Step 4: Remove friction in every experience

Throughout the crisis, Cue has worked to remove friction in other ways. One early step was doubling the returns period and taking away returns costs.

“Using our data, we also looked at customers who had not shopped with us online or recently, and put credit on their accounts to say thanks,” Lenton said.

It’s this mindset that’s driving Cue to bring even more digital and data capability to the physical realm.

“If someone looks at a product online, we can follow them around the Internet, send them emails to flag the things like may or have liked, give them an incentive, or if they add it to cart, even better. But what’s traditionally been lacking is that automation in a digital engagement sense being available to physical engagement,” Lenton said. “In the next eight weeks, we will make an announcement on bringing something to market that’s next level around that.

“Why shouldn’t we be able to provide that next level of customer experience and automation, such as letting customers know when an item is low stock, or on sale, with a direct connection from the person they engage with in-store? It’s imperative we engage with customers in a holistic sense rather than look at them as online or offline customers – that’s a thing of the past.”  

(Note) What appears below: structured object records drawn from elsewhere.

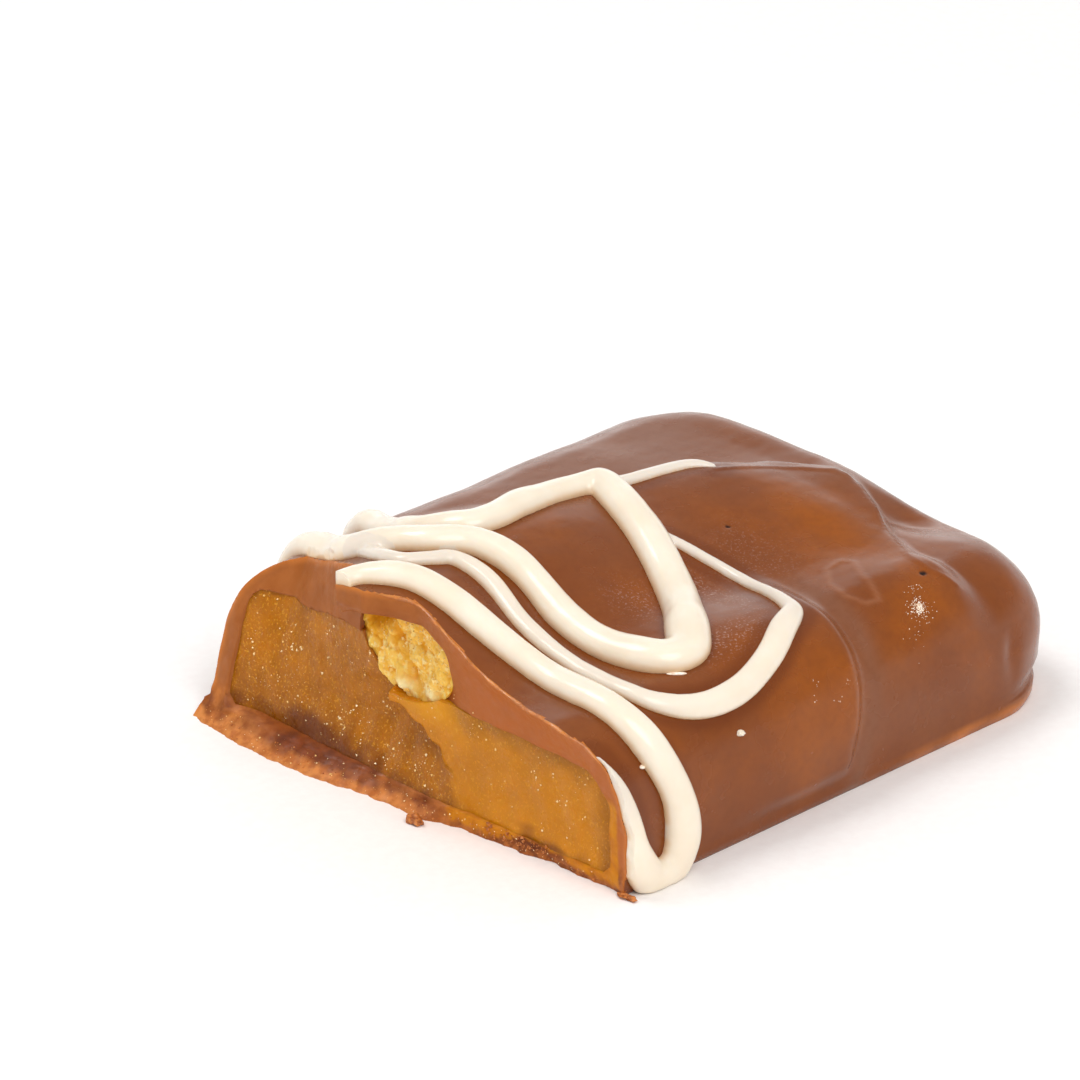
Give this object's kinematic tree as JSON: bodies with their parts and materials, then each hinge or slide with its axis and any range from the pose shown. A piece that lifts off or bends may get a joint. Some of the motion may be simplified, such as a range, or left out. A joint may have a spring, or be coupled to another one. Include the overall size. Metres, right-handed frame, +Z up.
{
  "type": "broken half of a caramel chocolate bar",
  "caption": "Broken half of a milk chocolate bar: a coated slab of soft caramel with a crisp biscuit rod under its ridge and thick cream drizzle on top",
  "frame": {"origin": "middle of the flat base on which the half bar rests, under the centre of its outline", "axes": "+X points from the broken end to the whole rounded end, +Y points to the side of the bar that stands higher, +Z is up"},
  "size_m": [0.045, 0.0398, 0.0158],
  "materials": {
    "milk_chocolate": "soft sheen, smooth",
    "caramel": "moist, slightly grainy",
    "biscuit": "dry, crumbly"
  },
  "bodies": {
    "root": {"chocolate_coating": "milk_chocolate", "caramel_filling": "caramel", "biscuit_core": "biscuit"}
  },
  "joints": []
}
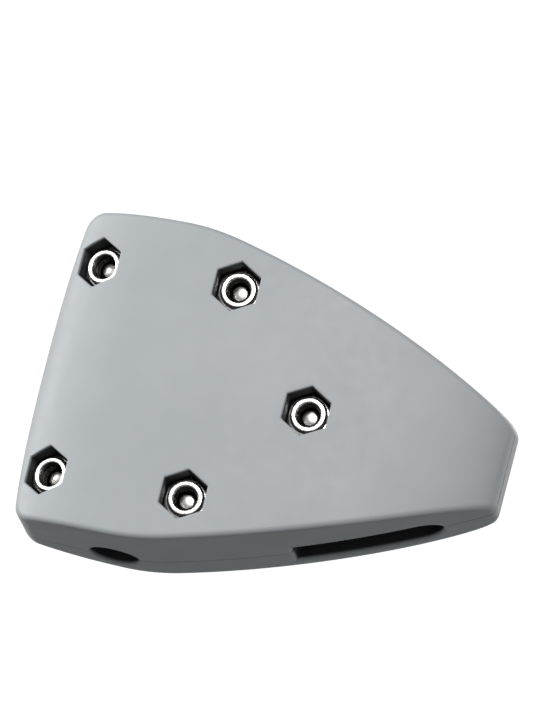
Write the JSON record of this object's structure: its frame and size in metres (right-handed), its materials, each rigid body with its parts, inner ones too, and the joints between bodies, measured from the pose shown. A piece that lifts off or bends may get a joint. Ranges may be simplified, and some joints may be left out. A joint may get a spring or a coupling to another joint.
{
  "type": "cam cleat",
  "caption": "Clamp-on cam cleat: a rounded wedge housing bolts round a tube and two sprung toothed cams in its nose grip a rope.",
  "frame": {"origin": "middle of the tube bore, on the parting plane of the two housing shells", "axes": "+Z along the clamped tube, +X from the tube towards the housing's nose, +Y from the nut side towards the bolt-head side"},
  "size_m": [0.1137, 0.0318, 0.0786],
  "materials": {
    "housing_plastic": "satin, finely grained",
    "stainless": "bright",
    "lock_ring_nylon": "satin",
    "cam_metal": "cast and tumbled",
    "bush_plastic": "satin",
    "spring_steel": "drawn wire"
  },
  "bodies": {
    "housing": {"front_shell": "housing_plastic", "rear_shell": "housing_plastic", "tail_bolt_upper": "stainless", "tail_bolt_lower": "stainless", "mid_bolt_upper": "stainless", "mid_bolt_lower": "stainless", "cam_bolt": "stainless", "tail_nut_upper": "stainless", "tail_nut_lower": "stainless", "mid_nut_upper": "stainless", "mid_nut_lower": "stainless", "cam_nut": "stainless", "tail_insert_upper": "lock_ring_nylon", "tail_insert_lower": "lock_ring_nylon", "mid_insert_upper": "lock_ring_nylon", "mid_insert_lower": "lock_ring_nylon", "cam_insert": "lock_ring_nylon", "pivot_bush": "bush_plastic", "pivot_pin": "stainless", "inner_spring": "spring_steel", "outer_spring": "spring_steel", "inner_spring_washer": "bush_plastic", "outer_spring_washer": "bush_plastic", "inner_thrust_washer": "bush_plastic", "outer_thrust_washer": "bush_plastic"},
    "inner_cam": {"inner_cam": "cam_metal"},
    "outer_cam": {"outer_cam": "cam_metal"}
  },
  "joints": [
    {"name": "inner_cam_pivot", "type": "hinge", "parent": "housing", "child": "inner_cam", "pos_m": [0.0403, 0, 0], "axis": [0, -1, 0], "range_deg": [0, 48], "stiffness_Nm_per_rad": 0.02, "springref_deg": -28.65},
    {"name": "outer_cam_pivot", "type": "hinge", "parent": "housing", "child": "outer_cam", "pos_m": [0.076, 0, 0], "axis": [0, 1, 0], "range_deg": [0, 48], "stiffness_Nm_per_rad": 0.02, "springref_deg": -28.65}
  ]
}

While stores are now open, Lenton said Cue recognised customers are making a conscious effort to visit. Again, that’s another motivator for bringing online and offline even closer together.

“That intent is different to pre-pandemic,” he said. “We’re not seeing the traditional browsers in retail. If customers come to the store, it’s about providing technology that will help facilitate those customer experiences and needs. Post-pandemic, the key ultimately is frictionless retail and CX.”

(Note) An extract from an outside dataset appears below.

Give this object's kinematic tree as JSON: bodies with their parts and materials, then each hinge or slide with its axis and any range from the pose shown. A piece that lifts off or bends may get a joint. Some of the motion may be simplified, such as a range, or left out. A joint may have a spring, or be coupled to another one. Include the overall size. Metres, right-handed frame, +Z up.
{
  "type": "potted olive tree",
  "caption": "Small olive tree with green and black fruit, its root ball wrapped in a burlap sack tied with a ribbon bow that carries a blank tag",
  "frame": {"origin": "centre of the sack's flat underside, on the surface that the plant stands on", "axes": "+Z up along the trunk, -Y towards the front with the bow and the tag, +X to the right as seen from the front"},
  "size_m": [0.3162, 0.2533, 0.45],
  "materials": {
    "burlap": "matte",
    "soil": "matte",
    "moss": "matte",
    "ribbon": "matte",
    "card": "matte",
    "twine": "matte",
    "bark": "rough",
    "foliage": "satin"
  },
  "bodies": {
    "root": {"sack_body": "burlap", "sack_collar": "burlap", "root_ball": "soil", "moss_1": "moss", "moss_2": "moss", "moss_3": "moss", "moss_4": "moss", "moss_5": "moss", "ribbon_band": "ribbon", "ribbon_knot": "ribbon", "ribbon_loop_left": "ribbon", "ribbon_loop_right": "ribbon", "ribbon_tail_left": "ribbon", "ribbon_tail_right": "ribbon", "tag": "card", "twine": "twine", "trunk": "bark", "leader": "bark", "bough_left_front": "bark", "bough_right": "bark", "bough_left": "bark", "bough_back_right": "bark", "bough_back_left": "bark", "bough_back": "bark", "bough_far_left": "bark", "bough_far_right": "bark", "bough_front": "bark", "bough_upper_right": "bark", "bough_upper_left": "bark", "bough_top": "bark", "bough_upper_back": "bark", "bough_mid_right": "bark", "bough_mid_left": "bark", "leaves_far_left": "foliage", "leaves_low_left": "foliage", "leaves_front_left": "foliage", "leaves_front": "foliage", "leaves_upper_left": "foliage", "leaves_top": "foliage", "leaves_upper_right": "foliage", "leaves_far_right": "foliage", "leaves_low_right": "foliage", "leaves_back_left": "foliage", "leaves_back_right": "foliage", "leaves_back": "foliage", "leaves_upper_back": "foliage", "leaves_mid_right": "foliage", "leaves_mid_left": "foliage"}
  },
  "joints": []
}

Step 5: Have real-time insight into what customers want

What’s also been key is listening to what customers want, and in real time. For example, Lenton said Cue used social media to ask customers what they wanted from the brand - from frequency of communication to occasion and new arrivals. Those insights also helped inform product production. Cue has a four-week design to shop floor turnaround.

“Using that, and understanding what product we had at the time and what was coming through, we significantly adjusted products quickly,” Lenton said. “We toned down some of the ‘glitter’ and event wear… and we had some great editorial on what to wear in Zoom meetings.

“Having those levers with 500,000 customers as part of the loyalty program, we could target them with right product at right time and use levers based on inventory and the trends through the pandemic to stay relevant and engaged.”